> **TASK PROMPT**:
Transcribe only the lines of the listing below from the one holding "faults = [item.Name" through the one holding "cad_parts[node].hide_render = cad_parts[node].hide_viewport", inclusive, without any change.

> **DATASET SECTION**:
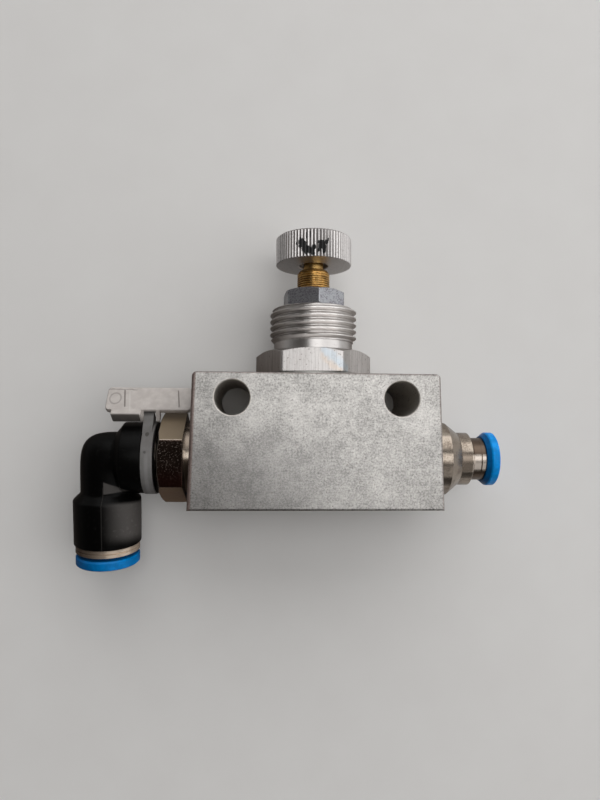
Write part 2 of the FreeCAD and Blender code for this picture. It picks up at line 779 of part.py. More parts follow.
def make_elbow_stud():
    """Screwed hexagon stud with a collar and the spigot on which the elbow swivels."""
    body = new_body("elbow_stud")
    flats = hexagon(size.elbow_hex, size.elbow_hex_turn)
    extruded(body, "hexagon", "YZ_Plane", flats, size.elbow_hex_long, -ELBOW_HEX_END)
    hex_chamfer(body, "outer", "X", -ELBOW_HEX_END, size.elbow_hex, 1.0)
    hex_chamfer(body, "inner", "X", -ELBOW_HEX_START, size.elbow_hex, -1.0)
    tip = size.male_long - PORT_FACE
    ring_end = SWIVEL_RING + size.swivel_ring_wide
    ring_root = size.spigot_radius - 2 * size.swivel_ring_wire - size.seal_gap
    clip_end = CLIP_START + size.clip_thick + size.inner_play
    profile = [
        (tip, 0.0), (tip, MALE_RADIUS - 0.6), (tip - 0.6, MALE_RADIUS), (-SEAL_FACE, MALE_RADIUS),
        (-SEAL_FACE, SEAL_OUTER + size.seal_gap), (-FLANGE_FACE, SEAL_OUTER + size.seal_gap),
        (-FLANGE_FACE, size.elbow_collar_radius), (-ELBOW_HEX_START - 0.3, size.elbow_collar_radius),
        (-ELBOW_HEX_START - 0.3, size.spigot_radius), (-CLIP_START + size.inner_play, size.spigot_radius),
        (-CLIP_START + size.inner_play, size.spigot_radius - 0.5), (-clip_end, size.spigot_radius - 0.5),
        (-clip_end, size.spigot_radius), (-SWIVEL_RING, size.spigot_radius),
        (-SWIVEL_RING, ring_root), (-ring_end, ring_root), (-ring_end, size.spigot_radius),
        (-SPIGOT_END + 0.3, size.spigot_radius), (-SPIGOT_END, size.spigot_radius - 0.3),
        (-SPIGOT_END, 0.0),
    ]
    turned(body, "turning", "X", profile)
    way = [
        (tip + 1.0, 0.0), (tip + 1.0, size.elbow_way + 0.2), (-SPIGOT_END - 1.0, size.elbow_way + 0.2),
        (-SPIGOT_END - 1.0, 0.0),
    ]
    turned(body, "way", "X", way, cut=True)
    place(body)
    return body


def make_elbow_body():
    """Moulded elbow: a cup over the spigot, a mitred corner and a stepped tube branch."""
    cup = new_body("elbow_cup")
    neck = size.elbow_neck_radius
    start = ELBOW_NECK_START
    groove_start = STRAP_START - size.inner_play
    groove_end = STRAP_END + size.inner_play
    profile = [
        (-start, 0.0), (-start, neck - 0.15), (-start - 0.15, neck), (-groove_start, neck),
        (-groove_start, size.rim_groove), (-groove_end, size.rim_groove), (-groove_end, neck),
        (-ELBOW_NECK_END, neck), (-ELBOW_SHOULDER_END, size.elbow_small_radius),
        (-ELBOW_BRANCH, size.elbow_small_radius), (-ELBOW_BRANCH, 0.0),
    ]
    turned(cup, "cup", "X", profile)
    branch = new_body("elbow_tube_branch")
    points = [
        (0.0, 0.0), (0.0, size.elbow_small_radius), (-size.elbow_cone_start, size.elbow_small_radius),
        (-ELBOW_CONE_END, size.elbow_tube_radius), (-ELBOW_END + 0.2, size.elbow_mouth_radius),
        (-ELBOW_END, size.elbow_mouth_radius - 0.2), (-ELBOW_END, 0.0),
    ]
    turned(branch, "branch", "Y", points)
    place(branch, x=-ELBOW_BRANCH, z=0.0)
    radius = size.elbow_small_radius
    along = cylinder("corner_along", radius, radius, -ELBOW_BRANCH - radius, 0.0, 0.0, (1, 0, 0))
    down = cylinder("corner_down", radius, 2 * radius, -ELBOW_BRANCH, -radius, 0.0, (0, 1, 0))
    prism = new_body("corner_prism")
    left = -ELBOW_BRANCH - radius
    square = [(left, -radius), (-ELBOW_BRANCH, -radius), (-ELBOW_BRANCH, radius), (left, radius)]
    extruded(prism, "square", "XY_Plane", square, 2 * radius, -radius)
    rounded(
        prism, "corner", size.elbow_corner,
        lambda middle, edge: middle.y > radius.value - 0.1 and middle.x < left.value + 0.1 and abs(middle.z) < 0.1,
    )
    mitre = doc.addObject("Part::MultiCommon", "corner_mitre")
    mitre.Shapes = [along, down, prism]
    solid = fused("elbow_solid", [cup, branch, mitre])
    clip_end = CLIP_START + size.clip_thick + size.part_gap + size.inner_play
    clip_room = size.clip_radius + size.inner_play
    spigot_bore = size.spigot_radius + size.slide_gap
    floor = SPIGOT_END + size.part_gap + size.inner_play
    hollow = new_body("elbow_cup_bore")
    bore = [
        (-start + 1.0, 0.0), (-start + 1.0, clip_room), (-clip_end, clip_room), (-clip_end, spigot_bore),
        (-floor, spigot_bore), (-floor, size.elbow_way), (-ELBOW_BRANCH, size.elbow_way), (-ELBOW_BRANCH, 0.0),
    ]
    turned(hollow, "bore", "X", bore)
    socket = new_body("elbow_branch_bore")
    points = [
        (size.elbow_way, 0.0), (size.elbow_way, size.elbow_way), (-ELBOW_STOP, size.elbow_way), (-ELBOW_STOP, ELBOW_WAY),
        (-ELBOW_POCKET, ELBOW_WAY), (-ELBOW_POCKET, size.elbow_pocket_radius),
        (-ELBOW_END - 1.0, size.elbow_pocket_radius), (-ELBOW_END - 1.0, 0.0),
    ]
    turned(socket, "bore", "Y", points)
    place(socket, x=-ELBOW_BRANCH, z=0.0)
    elbow = cut_away("elbow_body", solid, fused("elbow_hollow", [hollow, socket]))
    place(elbow, lean=size.elbow_turn)
    return elbow


def make_elbow_collet_sleeve():
    """Plated sleeve in the branch: its rim with one groove shows outside."""
    body = new_body("elbow_collet_sleeve")
    outer = size.elbow_pocket_radius - size.press_gap
    inner = ELBOW_WAY + size.shank_wall + 0.13
    start = ELBOW_COLLET - size.inner_play
    end = ELBOW_END
    rim = end + size.elbow_sleeve_rim
    middle = (end + rim) / 2
    radius = size.elbow_ring_radius
    profile = [
        (-start, inner), (-rim, inner), (-rim, radius - 0.15), (-rim + 0.15, radius), (-middle - 0.15, radius),
        (-middle, radius - size.elbow_sleeve_groove), (-middle + 0.15, radius), (-end - 0.15, radius),
        (-end, radius - 0.15), (-end, outer), (-start, outer),
    ]
    turned(body, "turning", "Y", profile)
    place(body, x=-ELBOW_BRANCH, lean=size.elbow_turn)
    return body


# Marker tie


def make_marker_tie():
    """One moulding: a strap round the elbow's neck, a head, a flat marker plate and a rail below it."""
    strap = new_body("tie_strap")
    inner = size.strap_radius - size.strap_thick
    turned(
        strap, "strap", "X",
        [(-STRAP_START, inner), (-STRAP_END, inner), (-STRAP_END, size.strap_radius), (-STRAP_START, size.strap_radius)],
    )
    back = size.plate_out - size.plate_thick
    plate = new_body("tie_plate")
    right = -(size.base_length / 2 + size.part_gap)
    left = right - size.plate_long
    top = size.plate_low + size.plate_wide
    face = [(left, size.plate_low), (right, size.plate_low), (right, top), (left, top)]
    extruded(plate, "plate", "XY_Plane", face, size.plate_thick, back)
    rounded(
        plate, "corners", size.plate_round,
        lambda spot, edge: abs(spot.z - (back.value + size.plate_thick.value / 2)) < 0.1,
    )
    under = size.plate_out - size.head_set_back
    play = size.inner_play / 2
    head_bottom = under - size.head_deep
    pillar = (size.head_pillar, size.head_wide, size.head_deep)
    left_pillar = box("tie_left_pillar", (-STRAP_END - play - size.head_pillar, size.head_low, head_bottom), pillar)
    right_pillar = box("tie_right_pillar", (-STRAP_START + play, size.head_low, head_bottom), pillar)
    rail = box(
        "tie_rail", (left + size.rail_inset, size.rail_low, under - size.rail_deep),
        (-STRAP_END - size.head_pillar - left - size.rail_inset, size.rail_wide, size.rail_deep),
    )
    reach = size.strap_radius - size.strap_thick / 2
    core_low = reach * cosine(size.plate_lean) - size.strap_thick
    core = box(
        "tie_core", (-STRAP_END - size.inner_play, size.head_low + size.inner_play, core_low),
        (size.strap_wide - size.head_gap, size.head_wide - size.inner_play, under - size.head_sink - core_low),
    )
    tie = fused("marker_tie", [strap, plate, rail, left_pillar, right_pillar, core])
    tie.Label = "marker_tie"
    place(tie, lean=-size.plate_lean)
    return tie


# All sub-parts


def make_all():
    elbow_head = ELBOW_END + size.elbow_sleeve_rim + size.elbow_ring_gap
    branch = {"x": -ELBOW_BRANCH, "lean": size.elbow_turn}
    ring_middle = RING_GROOVE_LOW + size.ring_groove_wide / 2
    sleeve_ring_middle = SLEEVE_RING_LOW + size.sleeve_ring_wide / 2
    straight_head = STRAIGHT_END + size.straight_sleeve_rim + size.inner_play
    straight_shank = STRAIGHT_COLLET + size.collet_long + 0.2
    swivel_middle = SWIVEL_RING + size.swivel_ring_wide / 2
    return [
        make_valve_body(),
        ring(
            "bonnet_gasket", "Y", BODY_TOP, BONNET_SEAT, size.bonnet_bore + size.inner_play, size.gasket_radius,
        ),
        make_bonnet(),
        make_lock_nut(),
        make_spindle(),
        wire_ring("spindle_seal", "Y", ring_middle, PISTON_RADIUS - size.ring_wire, size.ring_wire),
        make_knob(),
        make_throttle_sleeve(),
        make_check_collar(),
        wire_ring("sleeve_seal", "Y", sleeve_ring_middle, SLEEVE_RING_RADIUS, size.sleeve_ring_wire),
        make_straight_body(),
        ring("straight_port_seal", "X", PORT_FACE, SEAL_FACE, size.port_radius, SEAL_OUTER),
        make_straight_collet_sleeve(),
        ring(
            "straight_collet", "X", STRAIGHT_COLLET, STRAIGHT_COLLET + size.collet_long, STRAIGHT_WAY + size.press_gap,
            STRAIGHT_WAY + size.shank_wall,
        ),
        ring(
            "straight_tube_seal", "X", STRAIGHT_SEAL, STRAIGHT_SEAL + size.tube_seal_long, STRAIGHT_WAY,
            size.straight_pocket_radius - size.seal_gap,
        ),
        make_release_ring(
            "straight_release_ring", "X", STRAIGHT_WAY, straight_shank, straight_head,
            straight_head + size.straight_ring_long, size.straight_ring_radius, size.straight_ring_chamfer,
        ),
        make_elbow_stud(),
        ring("elbow_port_seal", "X", -SEAL_FACE, -PORT_FACE, size.port_radius, SEAL_OUTER),
        wire_ring(
            "swivel_seal", "X", -swivel_middle, size.spigot_radius - size.swivel_ring_wire, size.swivel_ring_wire,
        ),
        ring(
            "swivel_clip", "X", -CLIP_START - size.clip_thick, -CLIP_START, size.spigot_radius - 0.45,
            size.clip_radius,
        ),
        make_elbow_body(),
        make_elbow_collet_sleeve(),
        ring(
            "elbow_collet", "Y", -ELBOW_COLLET - size.collet_long, -ELBOW_COLLET, ELBOW_WAY + size.press_gap,
            ELBOW_WAY + size.shank_wall, **branch,
        ),
        ring(
            "elbow_tube_seal", "Y", -ELBOW_SEAL - size.tube_seal_long, -ELBOW_SEAL, ELBOW_WAY,
            size.elbow_pocket_radius - size.seal_gap, **branch,
        ),
        make_release_ring(
            "elbow_release_ring", "Y", ELBOW_WAY, -ELBOW_RING_SHANK, -elbow_head,
            -elbow_head - size.elbow_ring_long, size.elbow_ring_radius, 0.35, **branch,
        ),
        make_marker_tie(),
    ]


subparts = make_all()
doc.recompute()

faults = [item.Name for item in doc.Objects if {"Invalid", "Error"} & set(item.State)]
if faults:
    raise ValueError(f"failed objects: {faults}")
for item in subparts:
    shape = item.Shape
    if shape.isNull() or not shape.isValid() or len(shape.Solids) != 1:
        raise ValueError(f"{item.Label} is not one valid solid ({len(shape.Solids)} solids)")
for item in subparts:
    item.Shape.exportStep(f"parts/{item.Label}.step")
    box_now = item.Shape.BoundBox
    print(
        f"{item.Label:24s} {item.Shape.Volume:9.2f} mm3 "
        f"X {box_now.XMin:7.2f} {box_now.XMax:7.2f} Y {box_now.YMin:7.2f} {box_now.YMax:7.2f} "
        f"Z {box_now.ZMin:7.2f} {box_now.ZMax:7.2f}"
    )
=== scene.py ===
# %% [markdown]
# # A throttle valve for compressed air, piece by piece
# The valve lies on its back and the camera looks down on its front. The solids come packed, in metres: X goes
# along the two ports, Y along the needle towards the knob and Z out of the front face. Solids whose shape is
# right only get a finish. Threads, knurling, hexagons, the moulded elbow and the nylon tie are drawn anew, as
# surfaces worked out with numpy.

# %% Load the solids
import json
import math

import bmesh
import bpy
import numpy as np
from mathutils import Matrix, Vector


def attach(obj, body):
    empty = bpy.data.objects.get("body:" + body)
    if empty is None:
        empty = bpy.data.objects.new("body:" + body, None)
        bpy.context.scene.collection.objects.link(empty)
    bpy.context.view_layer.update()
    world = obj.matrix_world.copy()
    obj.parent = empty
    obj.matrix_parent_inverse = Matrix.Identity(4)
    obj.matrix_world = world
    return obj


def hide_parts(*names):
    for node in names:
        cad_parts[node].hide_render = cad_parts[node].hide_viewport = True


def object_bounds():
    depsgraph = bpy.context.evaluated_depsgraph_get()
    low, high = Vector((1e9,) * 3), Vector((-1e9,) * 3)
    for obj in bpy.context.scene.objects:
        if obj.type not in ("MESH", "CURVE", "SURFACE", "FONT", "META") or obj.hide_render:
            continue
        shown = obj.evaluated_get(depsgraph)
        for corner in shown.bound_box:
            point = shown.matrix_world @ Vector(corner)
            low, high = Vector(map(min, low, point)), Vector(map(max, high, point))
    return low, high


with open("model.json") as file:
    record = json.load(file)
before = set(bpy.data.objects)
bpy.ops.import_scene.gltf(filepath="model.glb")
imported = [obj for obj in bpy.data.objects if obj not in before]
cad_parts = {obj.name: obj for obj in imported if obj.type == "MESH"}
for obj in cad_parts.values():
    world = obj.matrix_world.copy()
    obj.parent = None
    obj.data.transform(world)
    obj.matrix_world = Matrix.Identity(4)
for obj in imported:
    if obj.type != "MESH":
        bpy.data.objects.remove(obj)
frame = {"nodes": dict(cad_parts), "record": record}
cad_low, cad_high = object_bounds()
nodes = frame["nodes"]
MM = 0.001
AXIS_HIGH = 13.0  # of the ports' axis and the needle's axis above the block's back
print("solids:", len(nodes), "box in mm:", [round(v / MM, 2) for v in (*cad_low, *cad_high)])

# %% [markdown]
# ## Finishes as sums
# A finish is a network of nodes. It could be wired by hand in the node editor, but Python's own operators say it
# better: one small class wraps a value's socket, and an expression such as 1 - mask * 0.4 adds the nodes that
# work it out.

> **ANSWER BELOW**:
faults = [item.Name for item in doc.Objects if {"Invalid", "Error"} & set(item.State)]
if faults:
    raise ValueError(f"failed objects: {faults}")
for item in subparts:
    shape = item.Shape
    if shape.isNull() or not shape.isValid() or len(shape.Solids) != 1:
        raise ValueError(f"{item.Label} is not one valid solid ({len(shape.Solids)} solids)")
for item in subparts:
    item.Shape.exportStep(f"parts/{item.Label}.step")
    box_now = item.Shape.BoundBox
    print(
        f"{item.Label:24s} {item.Shape.Volume:9.2f} mm3 "
        f"X {box_now.XMin:7.2f} {box_now.XMax:7.2f} Y {box_now.YMin:7.2f} {box_now.YMax:7.2f} "
        f"Z {box_now.ZMin:7.2f} {box_now.ZMax:7.2f}"
    )
=== scene.py ===
# %% [markdown]
# # A throttle valve for compressed air, piece by piece
# The valve lies on its back and the camera looks down on its front. The solids come packed, in metres: X goes
# along the two ports, Y along the needle towards the knob and Z out of the front face. Solids whose shape is
# right only get a finish. Threads, knurling, hexagons, the moulded elbow and the nylon tie are drawn anew, as
# surfaces worked out with numpy.

# %% Load the solids
import json
import math

import bmesh
import bpy
import numpy as np
from mathutils import Matrix, Vector


def attach(obj, body):
    empty = bpy.data.objects.get("body:" + body)
    if empty is None:
        empty = bpy.data.objects.new("body:" + body, None)
        bpy.context.scene.collection.objects.link(empty)
    bpy.context.view_layer.update()
    world = obj.matrix_world.copy()
    obj.parent = empty
    obj.matrix_parent_inverse = Matrix.Identity(4)
    obj.matrix_world = world
    return obj


def hide_parts(*names):
    for node in names:
        cad_parts[node].hide_render = cad_parts[node].hide_viewport = True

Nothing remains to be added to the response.